__Given task__: Would you quote the material below in full and unchanged?

========================================

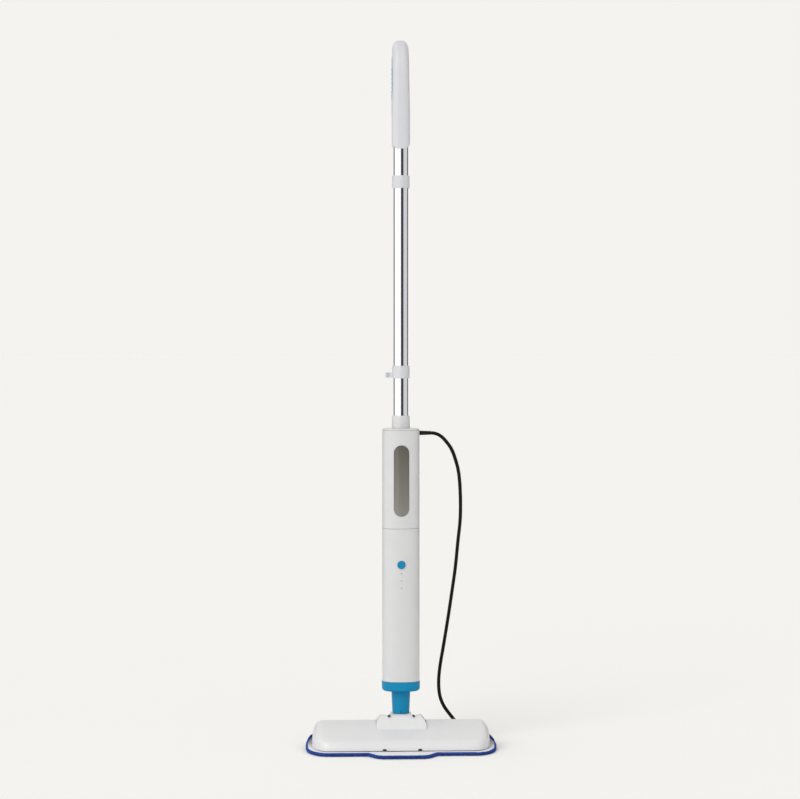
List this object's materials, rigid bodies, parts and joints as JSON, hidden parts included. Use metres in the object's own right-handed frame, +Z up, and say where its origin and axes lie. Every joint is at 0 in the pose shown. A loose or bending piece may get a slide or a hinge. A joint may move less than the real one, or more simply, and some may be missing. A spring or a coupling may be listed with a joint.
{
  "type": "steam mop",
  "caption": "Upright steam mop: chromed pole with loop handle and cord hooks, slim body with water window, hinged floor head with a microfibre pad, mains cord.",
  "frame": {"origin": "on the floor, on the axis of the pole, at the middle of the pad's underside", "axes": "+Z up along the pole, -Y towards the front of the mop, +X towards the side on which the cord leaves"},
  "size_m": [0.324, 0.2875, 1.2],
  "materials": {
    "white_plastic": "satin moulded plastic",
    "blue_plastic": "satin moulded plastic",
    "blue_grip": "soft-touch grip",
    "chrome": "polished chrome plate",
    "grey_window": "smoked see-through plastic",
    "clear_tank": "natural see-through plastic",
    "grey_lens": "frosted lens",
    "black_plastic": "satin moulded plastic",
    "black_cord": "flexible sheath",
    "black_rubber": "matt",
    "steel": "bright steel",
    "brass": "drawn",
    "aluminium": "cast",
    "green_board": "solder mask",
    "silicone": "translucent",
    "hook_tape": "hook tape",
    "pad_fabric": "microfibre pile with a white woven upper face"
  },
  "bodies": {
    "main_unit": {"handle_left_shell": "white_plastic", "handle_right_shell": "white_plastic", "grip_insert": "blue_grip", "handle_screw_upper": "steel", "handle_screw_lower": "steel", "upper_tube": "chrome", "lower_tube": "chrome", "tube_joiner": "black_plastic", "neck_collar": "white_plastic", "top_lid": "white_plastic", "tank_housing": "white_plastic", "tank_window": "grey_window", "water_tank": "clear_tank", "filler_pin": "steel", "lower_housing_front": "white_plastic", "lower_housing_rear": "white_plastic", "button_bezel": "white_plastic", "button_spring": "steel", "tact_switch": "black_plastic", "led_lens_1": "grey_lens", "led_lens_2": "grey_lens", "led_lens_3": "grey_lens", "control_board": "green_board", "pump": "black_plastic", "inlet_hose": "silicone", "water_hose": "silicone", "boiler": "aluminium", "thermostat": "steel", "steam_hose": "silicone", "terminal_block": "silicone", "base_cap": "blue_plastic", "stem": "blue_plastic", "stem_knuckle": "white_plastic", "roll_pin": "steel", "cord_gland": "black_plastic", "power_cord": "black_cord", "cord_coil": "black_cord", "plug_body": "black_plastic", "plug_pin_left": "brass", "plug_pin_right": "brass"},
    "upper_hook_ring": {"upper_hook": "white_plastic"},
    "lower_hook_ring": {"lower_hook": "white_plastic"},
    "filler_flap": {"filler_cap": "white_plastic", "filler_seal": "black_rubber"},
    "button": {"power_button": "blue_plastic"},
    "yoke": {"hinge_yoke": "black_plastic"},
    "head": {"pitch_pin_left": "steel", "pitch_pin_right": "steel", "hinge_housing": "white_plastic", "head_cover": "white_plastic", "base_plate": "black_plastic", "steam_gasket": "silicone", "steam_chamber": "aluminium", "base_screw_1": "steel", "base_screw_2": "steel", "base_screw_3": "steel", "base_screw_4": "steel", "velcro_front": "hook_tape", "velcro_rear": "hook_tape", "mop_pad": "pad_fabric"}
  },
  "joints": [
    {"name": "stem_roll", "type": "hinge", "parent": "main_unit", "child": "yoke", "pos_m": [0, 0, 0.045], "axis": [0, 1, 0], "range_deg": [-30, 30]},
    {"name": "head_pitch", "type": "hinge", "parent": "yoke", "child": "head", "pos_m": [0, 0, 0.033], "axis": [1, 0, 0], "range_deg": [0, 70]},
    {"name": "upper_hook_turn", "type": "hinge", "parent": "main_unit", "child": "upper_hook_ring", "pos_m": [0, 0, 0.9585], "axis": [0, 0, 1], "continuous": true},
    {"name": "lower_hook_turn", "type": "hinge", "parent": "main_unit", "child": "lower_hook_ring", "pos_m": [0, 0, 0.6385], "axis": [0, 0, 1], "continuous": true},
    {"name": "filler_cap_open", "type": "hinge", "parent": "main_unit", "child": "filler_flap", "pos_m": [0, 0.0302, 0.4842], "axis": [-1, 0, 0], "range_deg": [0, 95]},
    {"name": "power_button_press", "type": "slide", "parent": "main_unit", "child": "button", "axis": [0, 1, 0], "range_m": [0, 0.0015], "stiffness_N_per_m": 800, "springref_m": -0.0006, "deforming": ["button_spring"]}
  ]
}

========================================

__Output__:
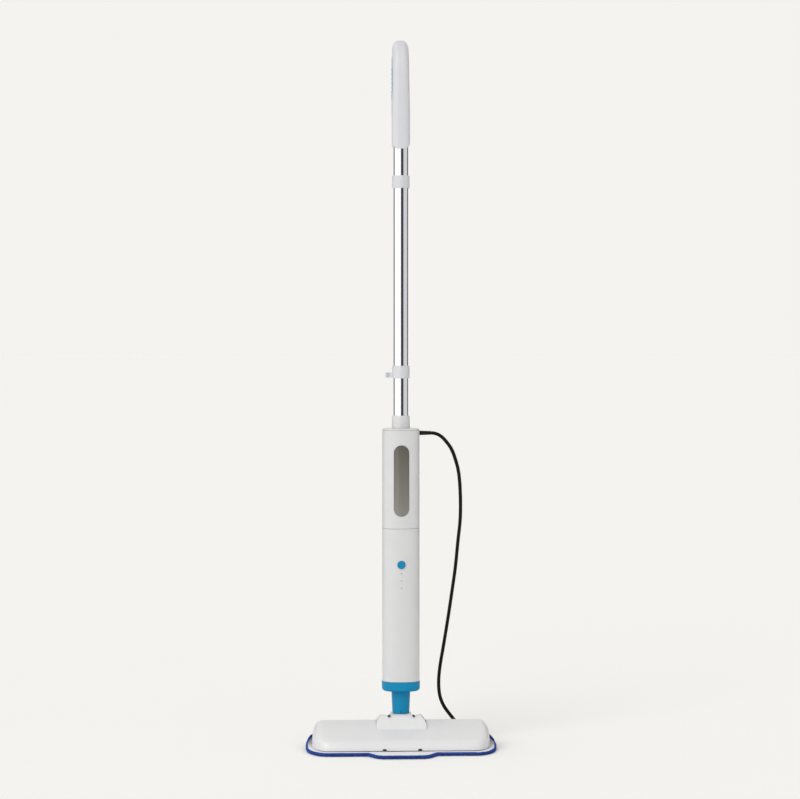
List this object's materials, rigid bodies, parts and joints as JSON, hidden parts included. Use metres in the object's own right-handed frame, +Z up, and say where its origin and axes lie. Every joint is at 0 in the pose shown. A loose or bending piece may get a slide or a hinge. A joint may move less than the real one, or more simply, and some may be missing. A spring or a coupling may be listed with a joint.
{
  "type": "steam mop",
  "caption": "Upright steam mop: chromed pole with loop handle and cord hooks, slim body with water window, hinged floor head with a microfibre pad, mains cord.",
  "frame": {"origin": "on the floor, on the axis of the pole, at the middle of the pad's underside", "axes": "+Z up along the pole, -Y towards the front of the mop, +X towards the side on which the cord leaves"},
  "size_m": [0.324, 0.2875, 1.2],
  "materials": {
    "white_plastic": "satin moulded plastic",
    "blue_plastic": "satin moulded plastic",
    "blue_grip": "soft-touch grip",
    "chrome": "polished chrome plate",
    "grey_window": "smoked see-through plastic",
    "clear_tank": "natural see-through plastic",
    "grey_lens": "frosted lens",
    "black_plastic": "satin moulded plastic",
    "black_cord": "flexible sheath",
    "black_rubber": "matt",
    "steel": "bright steel",
    "brass": "drawn",
    "aluminium": "cast",
    "green_board": "solder mask",
    "silicone": "translucent",
    "hook_tape": "hook tape",
    "pad_fabric": "microfibre pile with a white woven upper face"
  },
  "bodies": {
    "main_unit": {"handle_left_shell": "white_plastic", "handle_right_shell": "white_plastic", "grip_insert": "blue_grip", "handle_screw_upper": "steel", "handle_screw_lower": "steel", "upper_tube": "chrome", "lower_tube": "chrome", "tube_joiner": "black_plastic", "neck_collar": "white_plastic", "top_lid": "white_plastic", "tank_housing": "white_plastic", "tank_window": "grey_window", "water_tank": "clear_tank", "filler_pin": "steel", "lower_housing_front": "white_plastic", "lower_housing_rear": "white_plastic", "button_bezel": "white_plastic", "button_spring": "steel", "tact_switch": "black_plastic", "led_lens_1": "grey_lens", "led_lens_2": "grey_lens", "led_lens_3": "grey_lens", "control_board": "green_board", "pump": "black_plastic", "inlet_hose": "silicone", "water_hose": "silicone", "boiler": "aluminium", "thermostat": "steel", "steam_hose": "silicone", "terminal_block": "silicone", "base_cap": "blue_plastic", "stem": "blue_plastic", "stem_knuckle": "white_plastic", "roll_pin": "steel", "cord_gland": "black_plastic", "power_cord": "black_cord", "cord_coil": "black_cord", "plug_body": "black_plastic", "plug_pin_left": "brass", "plug_pin_right": "brass"},
    "upper_hook_ring": {"upper_hook": "white_plastic"},
    "lower_hook_ring": {"lower_hook": "white_plastic"},
    "filler_flap": {"filler_cap": "white_plastic", "filler_seal": "black_rubber"},
    "button": {"power_button": "blue_plastic"},
    "yoke": {"hinge_yoke": "black_plastic"},
    "head": {"pitch_pin_left": "steel", "pitch_pin_right": "steel", "hinge_housing": "white_plastic", "head_cover": "white_plastic", "base_plate": "black_plastic", "steam_gasket": "silicone", "steam_chamber": "aluminium", "base_screw_1": "steel", "base_screw_2": "steel", "base_screw_3": "steel", "base_screw_4": "steel", "velcro_front": "hook_tape", "velcro_rear": "hook_tape", "mop_pad": "pad_fabric"}
  },
  "joints": [
    {"name": "stem_roll", "type": "hinge", "parent": "main_unit", "child": "yoke", "pos_m": [0, 0, 0.045], "axis": [0, 1, 0], "range_deg": [-30, 30]},
    {"name": "head_pitch", "type": "hinge", "parent": "yoke", "child": "head", "pos_m": [0, 0, 0.033], "axis": [1, 0, 0], "range_deg": [0, 70]},
    {"name": "upper_hook_turn", "type": "hinge", "parent": "main_unit", "child": "upper_hook_ring", "pos_m": [0, 0, 0.9585], "axis": [0, 0, 1], "continuous": true},
    {"name": "lower_hook_turn", "type": "hinge", "parent": "main_unit", "child": "lower_hook_ring", "pos_m": [0, 0, 0.6385], "axis": [0, 0, 1], "continuous": true},
    {"name": "filler_cap_open", "type": "hinge", "parent": "main_unit", "child": "filler_flap", "pos_m": [0, 0.0302, 0.4842], "axis": [-1, 0, 0], "range_deg": [0, 95]},
    {"name": "power_button_press", "type": "slide", "parent": "main_unit", "child": "button", "axis": [0, 1, 0], "range_m": [0, 0.0015], "stiffness_N_per_m": 800, "springref_m": -0.0006, "deforming": ["button_spring"]}
  ]
}